--- GIVEN PROBLEM ---
What follows is a listing. Return every line of it exactly.

--- COLLECTED DATA ---
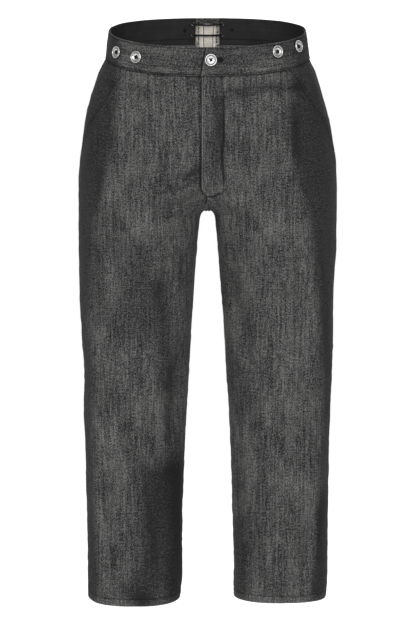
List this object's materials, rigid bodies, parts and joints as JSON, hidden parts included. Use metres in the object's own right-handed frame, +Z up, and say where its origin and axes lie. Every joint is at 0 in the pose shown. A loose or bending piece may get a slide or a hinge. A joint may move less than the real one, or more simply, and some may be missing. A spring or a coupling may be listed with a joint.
{
  "type": "high-waisted work trousers",
  "caption": "High-waisted denim work trousers in worn, hollow form, with a button fly, brace buttons, slanted side pockets and a laced gusset at the centre back.",
  "frame": {"origin": "middle of the waist opening, inside the waistband at half its height at the side seams", "axes": "+Z up, +X towards the wearer's left, -Y towards the front"},
  "size_m": [0.443, 0.275, 1.0074],
  "materials": {
    "denim": "faded black denim, slubby, with fine vertical streaks",
    "facing_cotton": "smooth near-black cotton",
    "gusset_cotton": "ecru wrong side of the denim inside, black outside, with frayed seam edges",
    "binding_cotton": "dark coarse cotton binding",
    "button_metal": "pressed white metal with a rounded rim and a dished middle",
    "eyelet_metal": "dull small metal eyelets",
    "black_thread": "waxed black linen thread",
    "black_lace": "braided black cotton lace"
  },
  "bodies": {
    "root": {"front_right": "denim", "front_left": "denim", "back_right": "denim", "back_left": "denim", "waistband_right": "denim", "waistband_left": "denim", "pocket_bearer_right": "denim", "pocket_bearer_left": "denim", "fly_facing": "denim", "fly_shield": "denim", "waistband_facing_right": "facing_cotton", "waistband_facing_left": "facing_cotton", "back_gusset": "gusset_cotton", "gusset_binding": "binding_cotton", "button_waist": "button_metal", "button_brace_front_right_inner": "button_metal", "button_brace_front_right_outer": "button_metal", "button_brace_front_left_inner": "button_metal", "button_brace_front_left_outer": "button_metal", "button_brace_back_right": "button_metal", "button_brace_back_left": "button_metal", "eyelet_right_upper": "eyelet_metal", "eyelet_right_lower": "eyelet_metal", "eyelet_left_upper": "eyelet_metal", "eyelet_left_lower": "eyelet_metal", "thread_waist": "black_thread", "thread_brace_front_right_inner": "black_thread", "thread_brace_front_right_outer": "black_thread", "thread_brace_front_left_inner": "black_thread", "thread_brace_front_left_outer": "black_thread", "thread_brace_back_right": "black_thread", "thread_brace_back_left": "black_thread", "lace": "black_lace", "lace_knot": "black_lace"}
  },
  "joints": []
}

--- CORRECT RESPONSE ---
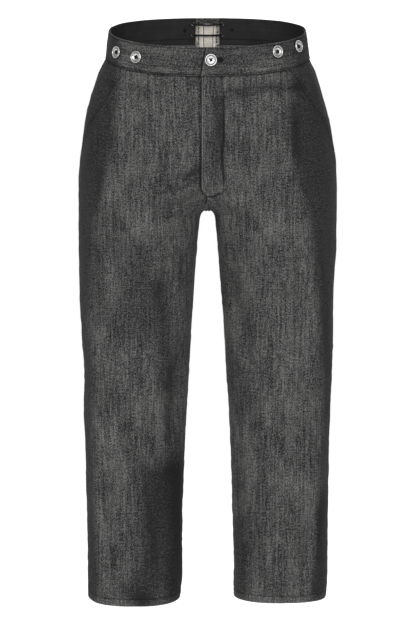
List this object's materials, rigid bodies, parts and joints as JSON, hidden parts included. Use metres in the object's own right-handed frame, +Z up, and say where its origin and axes lie. Every joint is at 0 in the pose shown. A loose or bending piece may get a slide or a hinge. A joint may move less than the real one, or more simply, and some may be missing. A spring or a coupling may be listed with a joint.
{
  "type": "high-waisted work trousers",
  "caption": "High-waisted denim work trousers in worn, hollow form, with a button fly, brace buttons, slanted side pockets and a laced gusset at the centre back.",
  "frame": {"origin": "middle of the waist opening, inside the waistband at half its height at the side seams", "axes": "+Z up, +X towards the wearer's left, -Y towards the front"},
  "size_m": [0.443, 0.275, 1.0074],
  "materials": {
    "denim": "faded black denim, slubby, with fine vertical streaks",
    "facing_cotton": "smooth near-black cotton",
    "gusset_cotton": "ecru wrong side of the denim inside, black outside, with frayed seam edges",
    "binding_cotton": "dark coarse cotton binding",
    "button_metal": "pressed white metal with a rounded rim and a dished middle",
    "eyelet_metal": "dull small metal eyelets",
    "black_thread": "waxed black linen thread",
    "black_lace": "braided black cotton lace"
  },
  "bodies": {
    "root": {"front_right": "denim", "front_left": "denim", "back_right": "denim", "back_left": "denim", "waistband_right": "denim", "waistband_left": "denim", "pocket_bearer_right": "denim", "pocket_bearer_left": "denim", "fly_facing": "denim", "fly_shield": "denim", "waistband_facing_right": "facing_cotton", "waistband_facing_left": "facing_cotton", "back_gusset": "gusset_cotton", "gusset_binding": "binding_cotton", "button_waist": "button_metal", "button_brace_front_right_inner": "button_metal", "button_brace_front_right_outer": "button_metal", "button_brace_front_left_inner": "button_metal", "button_brace_front_left_outer": "button_metal", "button_brace_back_right": "button_metal", "button_brace_back_left": "button_metal", "eyelet_right_upper": "eyelet_metal", "eyelet_right_lower": "eyelet_metal", "eyelet_left_upper": "eyelet_metal", "eyelet_left_lower": "eyelet_metal", "thread_waist": "black_thread", "thread_brace_front_right_inner": "black_thread", "thread_brace_front_right_outer": "black_thread", "thread_brace_front_left_inner": "black_thread", "thread_brace_front_left_outer": "black_thread", "thread_brace_back_right": "black_thread", "thread_brace_back_left": "black_thread", "lace": "black_lace", "lace_knot": "black_lace"}
  },
  "joints": []
}